USDJPY fell to the Fibonacci golden ratio target.

Overview:
The USDJPY pair is currently in a correction phase after reaching a recent high. The chart illustrates the potential future price movements based on key support and resistance levels, trend lines, and market structure changes. Here’s a detailed analysis of the current setup and potential trading opportunities.

Key Levels and Trends:

-Resistance Trend:

>Trend Line: The red diagonal line indicates a long-term resistance trend. The recent price action shows USDJPY approaching this resistance level.
> Resistance Level: 151.925 is a key resistance zone that has been tested multiple times, indicating strong selling pressure around this area.

- Support Trend:

> Support Trend Line: The green diagonal line represents the main upward support trend.
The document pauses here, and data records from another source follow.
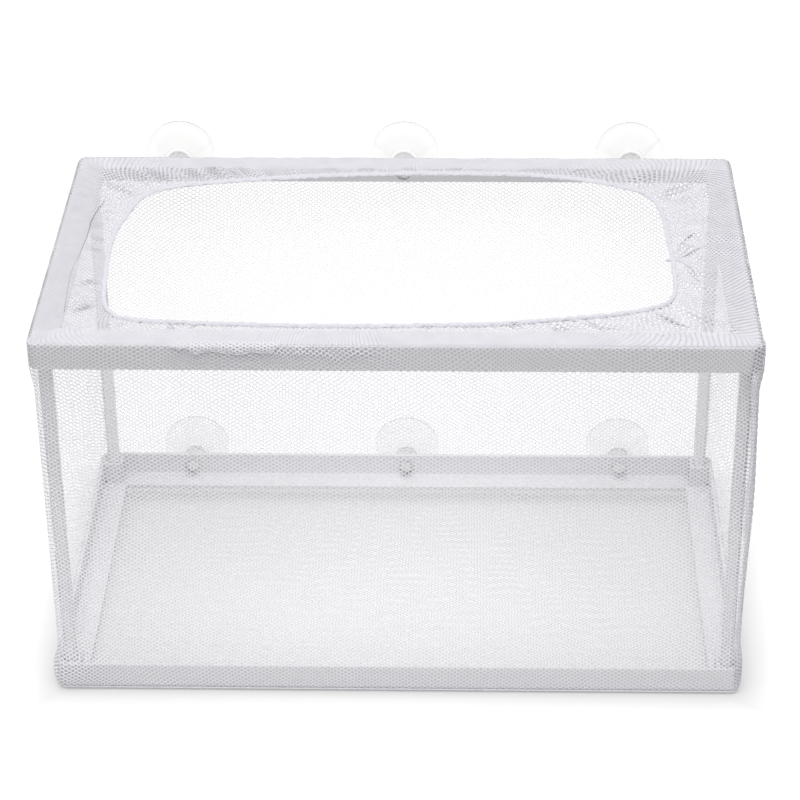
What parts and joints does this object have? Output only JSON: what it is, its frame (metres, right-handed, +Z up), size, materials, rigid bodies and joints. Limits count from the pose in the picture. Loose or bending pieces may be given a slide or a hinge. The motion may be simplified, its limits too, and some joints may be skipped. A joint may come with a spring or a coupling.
{
  "type": "fish breeding box",
  "caption": "Net breeding box for fish fry: fine mesh over a frame of two rings and four posts, with an elastic mouth on top and suction cups behind.",
  "frame": {"origin": "centre of the underside of the net floor, under the middle of the frame", "axes": "+X along the length, to the right as seen from the front; +Y towards the suction cups at the back; +Z up, towards the mouth"},
  "size_m": [0.2654, 0.1695, 0.1707],
  "materials": {
    "frame_plastic": "satin white injection moulding",
    "net": "white knitted mesh with hexagonal holes",
    "hem_cloth": "folded white mesh over elastic",
    "elastic": "white covered elastic cord",
    "seam_thread": "white sewing thread",
    "cup_pvc": "clear soft PVC, glossy"
  },
  "bodies": {
    "box": {"top_frame": "frame_plastic", "bottom_frame": "frame_plastic", "post_front_left": "frame_plastic", "post_front_right": "frame_plastic", "post_back_left": "frame_plastic", "post_back_right": "frame_plastic", "net_front": "net", "net_back": "net", "net_left": "net", "net_right": "net", "net_floor": "net", "net_top": "net", "hem": "hem_cloth", "elastic_cord": "elastic", "corner_seam": "seam_thread", "floor_seam": "seam_thread"},
    "cup_top_left_body": {"cup_top_left": "cup_pvc"},
    "cup_top_middle_body": {"cup_top_middle": "cup_pvc"},
    "cup_top_right_body": {"cup_top_right": "cup_pvc"},
    "cup_bottom_left_body": {"cup_bottom_left": "cup_pvc"},
    "cup_bottom_middle_body": {"cup_bottom_middle": "cup_pvc"},
    "cup_bottom_right_body": {"cup_bottom_right": "cup_pvc"}
  },
  "joints": [
    {"name": "cup_top_left_spin", "type": "hinge", "parent": "box", "child": "cup_top_left_body", "pos_m": [-0.0925, 0.07625, 0.149], "axis": [0, 1, 0], "continuous": true},
    {"name": "cup_top_middle_spin", "type": "hinge", "parent": "box", "child": "cup_top_middle_body", "pos_m": [0, 0.07625, 0.149], "axis": [0, 1, 0], "continuous": true},
    {"name": "cup_top_right_spin", "type": "hinge", "parent": "box", "child": "cup_top_right_body", "pos_m": [0.0925, 0.07625, 0.149], "axis": [0, 1, 0], "continuous": true},
    {"name": "cup_bottom_left_spin", "type": "hinge", "parent": "box", "child": "cup_bottom_left_body", "pos_m": [-0.0925, 0.07625, 0.0063], "axis": [0, 1, 0], "continuous": true},
    {"name": "cup_bottom_middle_spin", "type": "hinge", "parent": "box", "child": "cup_bottom_middle_body", "pos_m": [0, 0.07625, 0.0063], "axis": [0, 1, 0], "continuous": true},
    {"name": "cup_bottom_right_spin", "type": "hinge", "parent": "box", "child": "cup_bottom_right_body", "pos_m": [0.0925, 0.07625, 0.0063], "axis": [0, 1, 0], "continuous": true}
  ]
}
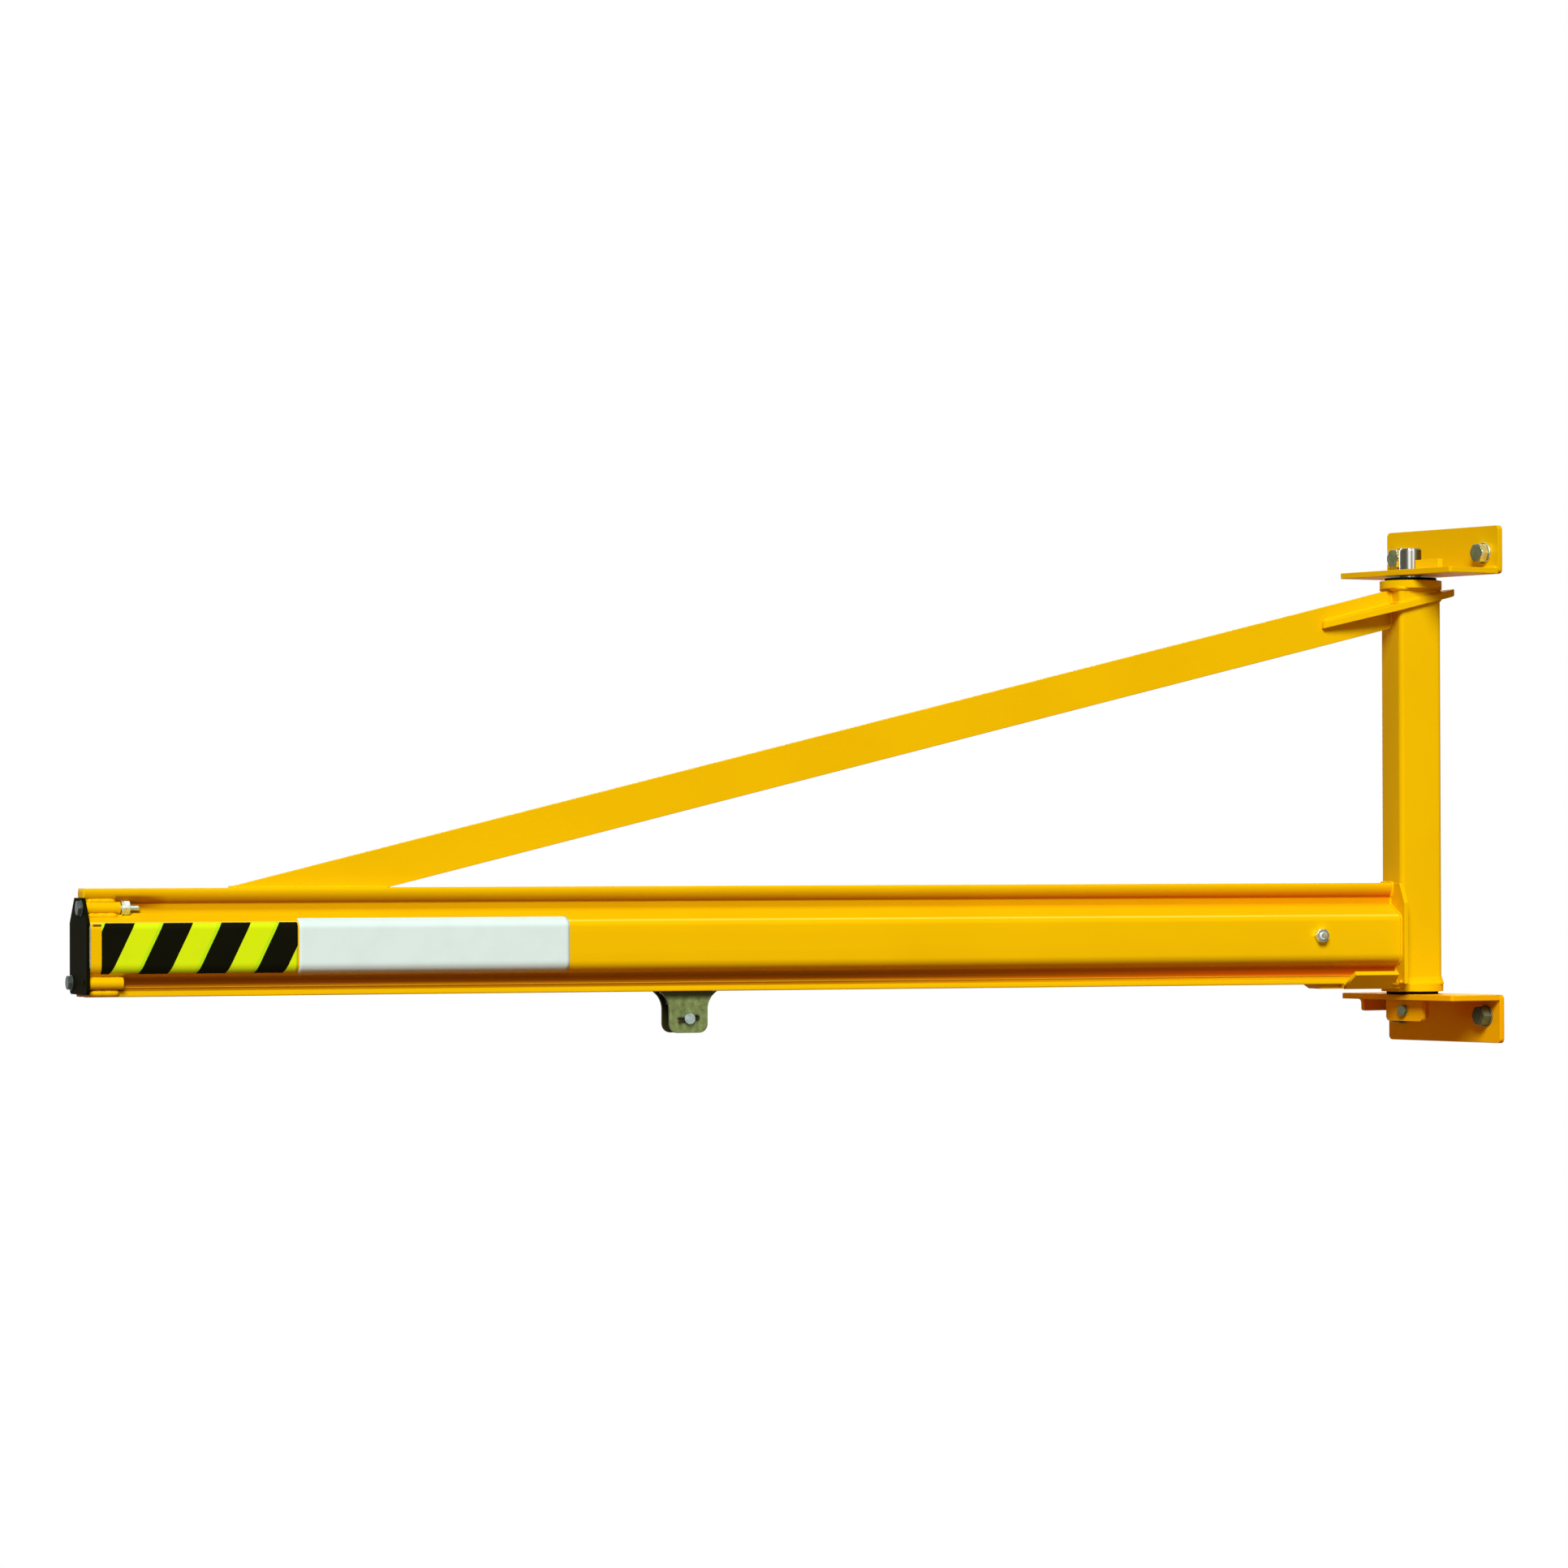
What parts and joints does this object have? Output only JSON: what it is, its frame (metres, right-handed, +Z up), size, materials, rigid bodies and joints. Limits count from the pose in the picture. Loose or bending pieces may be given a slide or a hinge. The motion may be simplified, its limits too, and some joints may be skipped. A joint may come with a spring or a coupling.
{
  "type": "wall-mounted jib crane",
  "caption": "Over-braced jib crane with a hollow track arm, a flat tie bar, a post slewing between wall brackets and a trolley with a load clevis in the track.",
  "frame": {"origin": "centre of the lower wall plate's back face, which lies on the wall", "axes": "+Y into the wall, -Y into the room, +X along the wall to the right seen from the room, +Z up"},
  "size_m": [0.7633, 2.4257, 0.898],
  "materials": {
    "yellow_paint": "glossy powder coat",
    "zinc_plate": "zinc plated, slightly olive",
    "bright_steel": "turned steel",
    "black_plastic": "moulded, satin",
    "black_rubber": "matt"
  },
  "bodies": {
    "wall_brackets": {"lower_wall_plate": "yellow_paint", "lower_bearing_plate": "yellow_paint", "lower_rib": "yellow_paint", "lower_front_lug": "yellow_paint", "lower_rear_lug": "yellow_paint", "lower_pivot_pin": "bright_steel", "lug_bolt": "zinc_plate", "lower_wall_bolt_left": "zinc_plate", "lower_wall_bolt_right": "zinc_plate", "upper_wall_plate": "yellow_paint", "upper_bearing_plate": "yellow_paint", "upper_keeper_tab": "yellow_paint", "upper_pivot_pin": "bright_steel", "upper_wall_bolt_left": "zinc_plate", "upper_wall_bolt_right": "zinc_plate", "lower_thrust_washer": "black_plastic"},
    "arm": {"post": "yellow_paint", "lower_disc": "yellow_paint", "upper_disc": "yellow_paint", "upper_thrust_washer": "black_plastic", "tie_bar": "yellow_paint", "collar_plate": "yellow_paint", "track_beam": "yellow_paint", "root_end_plate": "yellow_paint", "root_saddle": "yellow_paint", "root_stop_bolt": "zinc_plate", "root_buffer": "black_rubber", "tip_buffer": "black_rubber", "end_cap": "black_plastic", "upper_sleeve_near": "yellow_paint", "upper_sleeve_far": "yellow_paint", "lower_sleeve_near": "yellow_paint", "lower_sleeve_far": "yellow_paint", "upper_cap_bolt": "zinc_plate", "lower_cap_bolt": "zinc_plate"},
    "trolley": {"trolley_carriage": "zinc_plate", "front_axle": "bright_steel", "rear_axle": "bright_steel", "front_wheel_near": "bright_steel", "front_wheel_far": "bright_steel", "rear_wheel_near": "bright_steel", "rear_wheel_far": "bright_steel", "clevis_plate_near": "zinc_plate", "clevis_plate_far": "zinc_plate", "load_pin": "zinc_plate"}
  },
  "joints": [
    {"name": "arm_swing", "type": "hinge", "parent": "wall_brackets", "child": "arm", "pos_m": [0, -0.081, 0.4], "axis": [0, 0, 1], "range_deg": [-76, 103]},
    {"name": "trolley_travel", "type": "slide", "parent": "arm", "child": "trolley", "axis": [-0.2334, -0.9724, 0], "range_m": [-1.05, 0.92]}
  ]
}
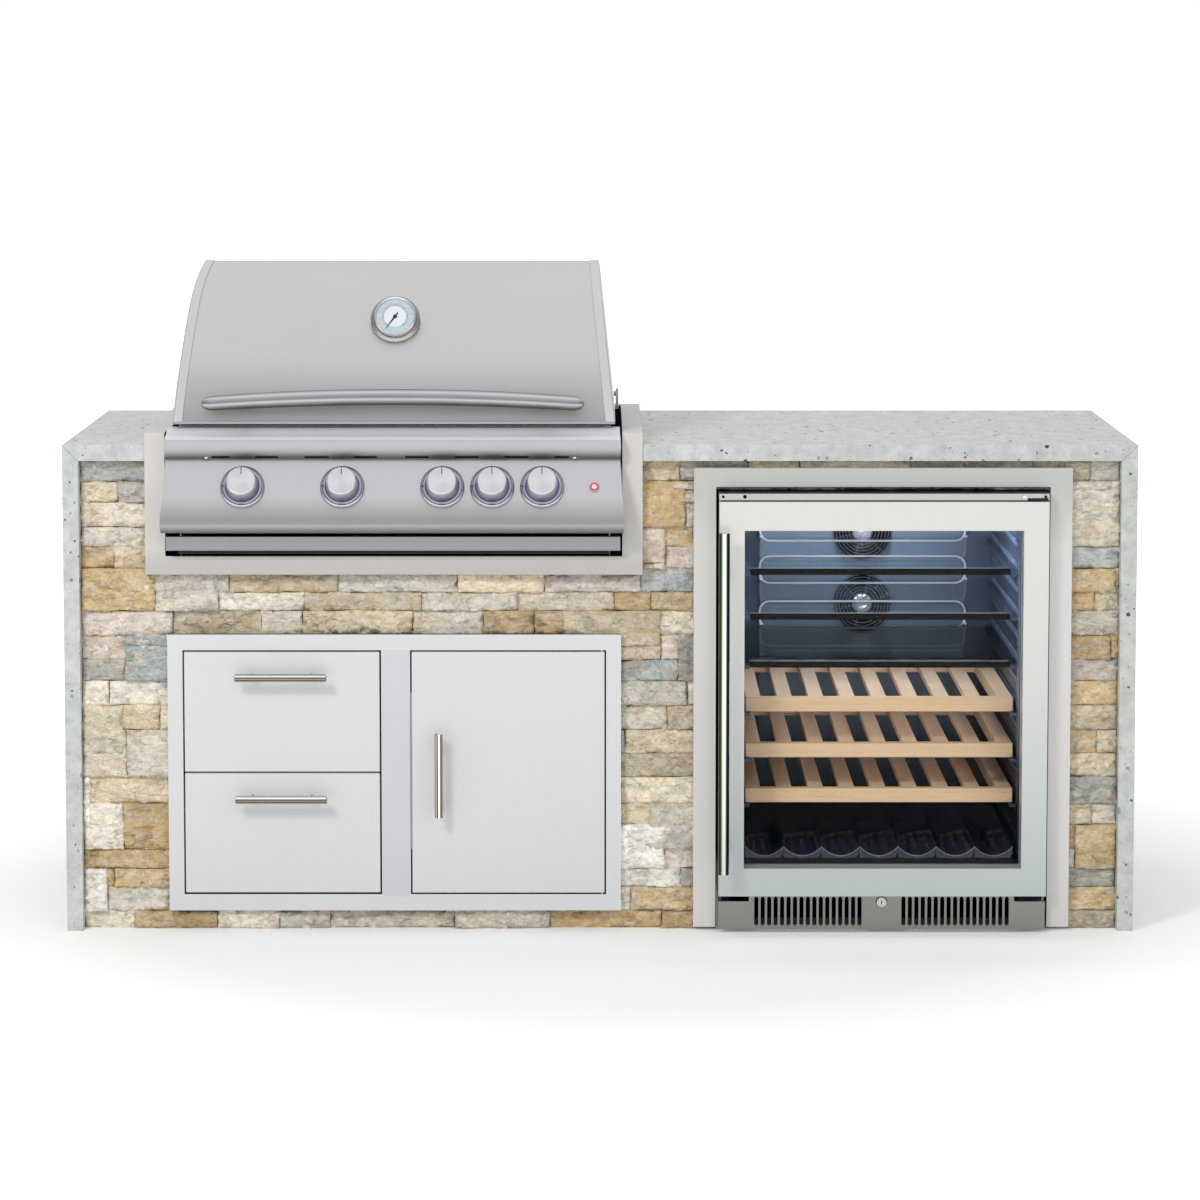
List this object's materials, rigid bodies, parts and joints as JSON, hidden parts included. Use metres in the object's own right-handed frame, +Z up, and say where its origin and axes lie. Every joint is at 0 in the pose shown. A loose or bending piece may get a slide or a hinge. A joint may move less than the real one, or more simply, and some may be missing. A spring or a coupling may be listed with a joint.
{
  "type": "outdoor kitchen island",
  "caption": "Stone clad outdoor kitchen island with a quartz waterfall counter, a built in gas grill with a tip up hood, a drawer and door unit and a glass door beverage fridge.",
  "frame": {"origin": "centre of the island's box on the floor", "axes": "+X along the island to the right seen from the front, +Y to the rear, +Z up; the working side faces -Y"},
  "size_m": [1.994, 0.791, 1.239],
  "materials": {
    "jacket_sheet": "warm grey folded sheet, satin",
    "stainless": "brushed",
    "hood_stainless": "brushed along its length, soft gloss",
    "end_cap": "brushed, paler than the shell",
    "polished_handle": "polished steel",
    "gauge_metal": "polished",
    "needle_black": "matt black",
    "manifold_steel": "plain tube",
    "button_red": "lit ring",
    "burner_steel": "heat toned",
    "rod_steel": "polished rod",
    "satin_steel": "pale satin",
    "trim_grey": "satin",
    "liner_dark": "dark blue grey liner over foam",
    "fan_black": "moulded",
    "door_glass": "clear, two panes seen as one",
    "gasket_rubber": "matt",
    "knob_metal": "turned and satin",
    "beech": "pale, oiled",
    "shelf_glass": "clear with a dark front trim",
    "tray_black": "moulded",
    "compressor_black": "gloss black",
    "quartz": "polished, dark specks",
    "ledgestone": "split face, mixed cream, tan and grey green",
    "frame_paint": "grey primer"
  },
  "bodies": {
    "island": {"steel_frame": "frame_paint", "countertop": "quartz", "side_slab_left": "quartz", "side_slab_right": "quartz", "stone_front": "ledgestone", "stone_rear": "ledgestone", "rear_vent": "stainless", "grill_jacket": "jacket_sheet", "firebox": "stainless", "control_panel": "hood_stainless", "gas_manifold": "manifold_steel", "knob_bezel_1": "gauge_metal", "knob_bezel_2": "gauge_metal", "knob_bezel_3": "gauge_metal", "knob_bezel_4": "gauge_metal", "knob_bezel_5": "gauge_metal", "burners": "burner_steel", "flame_tamers": "burner_steel", "grate_left": "rod_steel", "grate_middle": "rod_steel", "grate_right": "rod_steel", "warming_rack": "rod_steel", "unit_frame": "satin_steel", "fridge_trim": "trim_grey", "fridge_cabinet": "liner_dark", "toe_grille": "hood_stainless", "glass_shelf_1": "shelf_glass", "glass_shelf_2": "shelf_glass", "glass_shelf_3": "shelf_glass", "bottle_tray": "tray_black", "compressor": "compressor_black"},
    "hood": {"hood_shell": "hood_stainless", "hood_end_left": "end_cap", "hood_end_right": "end_cap", "hood_handle": "polished_handle", "thermometer": "gauge_metal"},
    "needle": {"thermometer_needle": "needle_black"},
    "light_button": {"light_button": "button_red"},
    "drip_tray": {"drip_tray": "stainless"},
    "upper_drawer": {"upper_drawer": "satin_steel", "upper_drawer_handle": "polished_handle"},
    "lower_drawer": {"lower_drawer": "satin_steel", "lower_drawer_handle": "polished_handle"},
    "cupboard_door": {"cupboard_door": "satin_steel", "cupboard_door_handle": "polished_handle"},
    "fridge_door": {"fridge_door_frame": "hood_stainless", "fridge_door_glass": "door_glass", "fridge_door_gasket": "gasket_rubber", "fridge_door_handle": "polished_handle"},
    "door_lock": {"door_lock": "gauge_metal"},
    "fan_upper": {"fan_upper": "fan_black"},
    "fan_lower": {"fan_lower": "fan_black"},
    "knob_1": {"knob_1": "knob_metal"},
    "knob_2": {"knob_2": "knob_metal"},
    "knob_3": {"knob_3": "knob_metal"},
    "knob_4": {"knob_4": "knob_metal"},
    "knob_5": {"knob_5": "knob_metal"},
    "wine_shelf_1": {"wine_shelf_1": "beech"},
    "wine_shelf_2": {"wine_shelf_2": "beech"},
    "wine_shelf_3": {"wine_shelf_3": "beech"}
  },
  "joints": [
    {"name": "hood_hinge", "type": "hinge", "parent": "island", "child": "hood", "pos_m": [-0.3824, 0.19661, 0.966], "axis": [-1, 0, 0], "range_deg": [0, 80]},
    {"name": "needle_turn", "type": "hinge", "parent": "hood", "child": "needle", "pos_m": [-0.3824, -0.22638, 1.14722], "axis": [0, 0.9063, -0.4226], "range_deg": [0, 270]},
    {"name": "knob_1_turn", "type": "hinge", "parent": "island", "child": "knob_1", "pos_m": [-0.6584, -0.34863, 0.84], "axis": [0, -0.8927, 0.4507], "range_deg": [0, 180]},
    {"name": "knob_2_turn", "type": "hinge", "parent": "island", "child": "knob_2", "pos_m": [-0.4744, -0.34863, 0.84], "axis": [0, -0.8927, 0.4507], "range_deg": [0, 180]},
    {"name": "knob_3_turn", "type": "hinge", "parent": "island", "child": "knob_3", "pos_m": [-0.2904, -0.34863, 0.84], "axis": [0, -0.8927, 0.4507], "range_deg": [0, 180]},
    {"name": "knob_4_turn", "type": "hinge", "parent": "island", "child": "knob_4", "pos_m": [-0.1984, -0.34863, 0.84], "axis": [0, -0.8927, 0.4507], "range_deg": [0, 180]},
    {"name": "knob_5_turn", "type": "hinge", "parent": "island", "child": "knob_5", "pos_m": [-0.1064, -0.34863, 0.84], "axis": [0, -0.8927, 0.4507], "range_deg": [0, 180]},
    {"name": "light_button_press", "type": "slide", "parent": "island", "child": "light_button", "axis": [0, 0.8927, -0.4507], "range_m": [0, 0.002], "stiffness_N_per_m": 300, "springref_m": -0.002},
    {"name": "drip_tray_slide", "type": "slide", "parent": "island", "child": "drip_tray", "axis": [0, -1, 0], "range_m": [0, 0.4]},
    {"name": "upper_drawer_slide", "type": "slide", "parent": "island", "child": "upper_drawer", "axis": [0, -1, 0], "range_m": [0, 0.35]},
    {"name": "lower_drawer_slide", "type": "slide", "parent": "island", "child": "lower_drawer", "axis": [0, -1, 0], "range_m": [0, 0.35]},
    {"name": "cupboard_door_hinge", "type": "hinge", "parent": "island", "child": "cupboard_door", "pos_m": [0.0033, -0.29239, 0.299], "axis": [0, 0, 1], "range_deg": [0, 105]},
    {"name": "fridge_door_hinge", "type": "hinge", "parent": "island", "child": "fridge_door", "pos_m": [0.8184, -0.32139, 0.44], "axis": [0, 0, 1], "range_deg": [0, 105]},
    {"name": "door_lock_turn", "type": "hinge", "parent": "island", "child": "door_lock", "pos_m": [0.5256, -0.3, 0.058], "axis": [0, -1, 0], "range_deg": [0, 90]},
    {"name": "fan_upper_spin", "type": "hinge", "parent": "island", "child": "fan_upper", "pos_m": [0.5256, 0.281, 0.682], "axis": [0, 1, 0], "continuous": true},
    {"name": "fan_lower_spin", "type": "hinge", "parent": "island", "child": "fan_lower", "pos_m": [0.5256, 0.281, 0.537], "axis": [0, 1, 0], "continuous": true},
    {"name": "wine_shelf_1_slide", "type": "slide", "parent": "island", "child": "wine_shelf_1", "axis": [0, -1, 0], "range_m": [0, 0.045]},
    {"name": "wine_shelf_2_slide", "type": "slide", "parent": "island", "child": "wine_shelf_2", "axis": [0, -1, 0], "range_m": [0, 0.045]},
    {"name": "wine_shelf_3_slide", "type": "slide", "parent": "island", "child": "wine_shelf_3", "axis": [0, -1, 0], "range_m": [0, 0.045]}
  ]
}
USDJPY has respected this line consistently, using it as a springboard for further upward movements.
> Support Levels:
146.472 and 145.900: These are immediate support levels that may come into play if the price faces downward pressure.
> Main Support Zone: Between 140.249 and 137.854, this zone is crucial for maintaining the overall bullish structure if the price drops significantly.

- Fibonacci Retracement:

> 0.5 Level: Around 132.271, indicating a strong support area if the price sees a major correction.
> 0.618 Level: Around 125.267, another critical level for long-term support.

- Trading Strategy:
>For Long Positions:
Look for buying opportunities around key support levels (140.249 to 137.854) with a stop loss slightly below the support zone.
Target the next significant resistance levels (146.000,151.925 and 155.000) for potential take profits.

>For Short Positions:
Consider selling opportunities if the price breaks below the immediate support (146.472 to 145.900), or wait for price touch (152.000 - 150.000) to test resistance to take sell targeting the main support area (140.249 to 137.854).
Place stop loss above the recent highs to manage risk effectively.

Conclusion:
USDJPY is at a critical juncture, with potential for both bearish continuation and bullish reversal depending on the key support and resistance levels. Traders should watch these levels closely and use appropriate risk management techniques in their trading strategies.